The assertion of multivalence as a fundamental dynamic of liturgy implies that within worship there is no one meaning of text, nor art, nor architecture. There may be hoped for and planned resonances, but even source images and texts are mixed, poetic, in what they intend to represent. In his study of medieval altars Søren Kaspersen concludes that altars often shifted between Christological images when viewed up close, and a dematerialized golden glow when viewed from afar. Hence, altars presented a “blurring power of material in the mind” that played on the juxtaposition of artistic and theological themes and paradoxes of material presentation (Decorating the Lord’s Table: On the Dynamics Between Image and Altar in the Medieval Period, 63-64). In a related fashion, the contemporary Roman Catholic RDCA speaks of multiple images of the church: a holy vineyard, assembly, the Body of Christ, the Heavenly Jerusalem; So too the altar: table of the Lord, place of sacrifice, anointed one, cornerstone, oil of gladness, glory of martyrs, heavenly banquet. Insisting that an altar has simply one likeness, one resonance, contrary to the possible horizon of meaning evoked by the liturgy itself, fails to respect the rich symbolic nature of worship.
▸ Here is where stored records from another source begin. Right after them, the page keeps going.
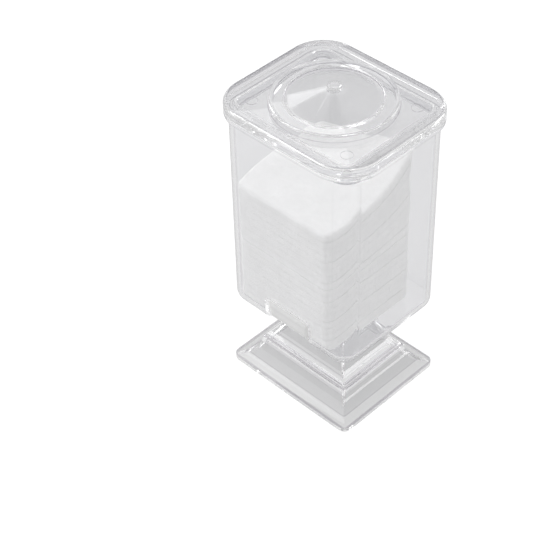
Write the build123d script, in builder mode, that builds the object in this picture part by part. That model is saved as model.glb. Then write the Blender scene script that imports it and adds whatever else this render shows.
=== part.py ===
from build123d import *
import os
from math import sin

os.makedirs("parts", exist_ok=True)

# A clear cotton pad jar: a rectangular jar with a finger slot stands on a stepped hollow foot.
# Its lid lifts off, and square cotton pads are stacked inside.
# Sizes are in millimetres, with Z up and the origin under the middle of the foot.
# The front wall, which holds the slot, faces minus Y.

# Foot
FOOT_WIDTH = 77.0
FOOT_DEPTH = 65.8
FOOT_HEIGHT = 41.0
FOOT_CORNER = 4.2
FOOT_INNER_CORNER = 0.6
FOOT_WALL = 1.8
FOOT_CAP = 4.2
BASE_EDGE = 2.3
BASE_LEDGE = 0.8
SWEEP_RUN = 9.7
SWEEP_RISE = 8.1
SWEEP_SAG = 1.25
RISER_DRAFT = 0.5
LOWER_RISER = 3.4
LOWER_TREAD = 1.2
UPPER_RISER = 1.8
SHOULDER_RUN = 2.2
SHOULDER_RISE = 1.2
NECK_RUN = 6.6
NECK_RISE = 13.2
NECK_SAG = 0.7
FLANGE_OVERHANG = 2.4
FLANGE_RISE = 4.5
FLANGE_BAND = 1.5

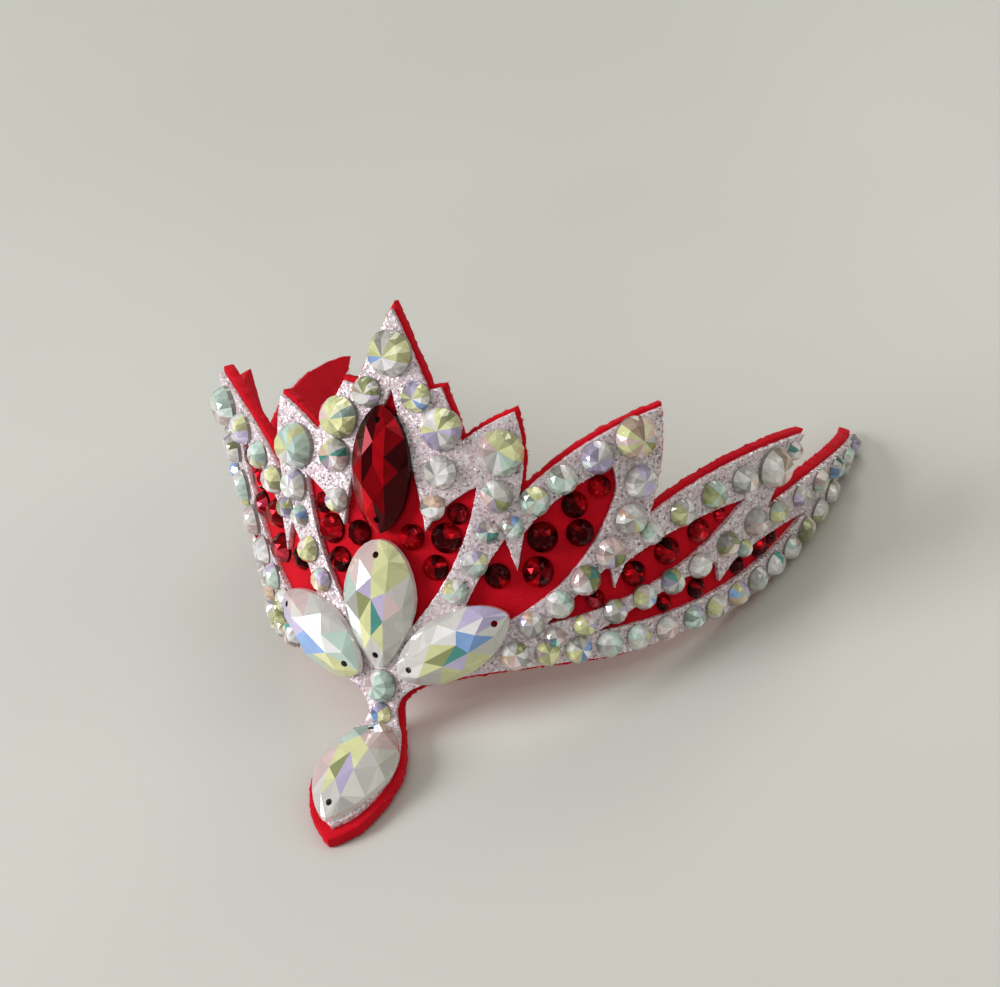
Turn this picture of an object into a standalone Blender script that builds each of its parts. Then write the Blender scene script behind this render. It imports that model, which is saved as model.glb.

If an altar must ‘look like’ some fixed architype, if one asserts that the altar has but one visual resolution, one impact, such agendas are stylistic assertions, and not based in sound liturgical theology. Moreover, the belief that any individual aspect of the liturgy or environment for worship “speaks for itself” is a rather imprecise and unhelpful premise; Words interpret objects, and objects, words, and inscriptions, altars, and altars, bread and wine, and fire, darkness, and music, silence.
In short, multivalent liturgy requires multivalent art and architecture. And only trained artists, architects, and consultants, who have a breadth of theological and artistic training are capable of creating multi-voiced spaces that our churches need to be. Otherwise we are left with what the art critic Angelo Crespi has called an “omage to the minimal”, spaces and altars that “seem to emerge from IKEA catalogues” (Costruito da Dio. Perché le chiese contemporanee sono brutte e i musei sono diventati le nuove cattedrali, 2017). Mine is once again a plea to set the artist free and enable our places of worship to speak in 1000 tongues.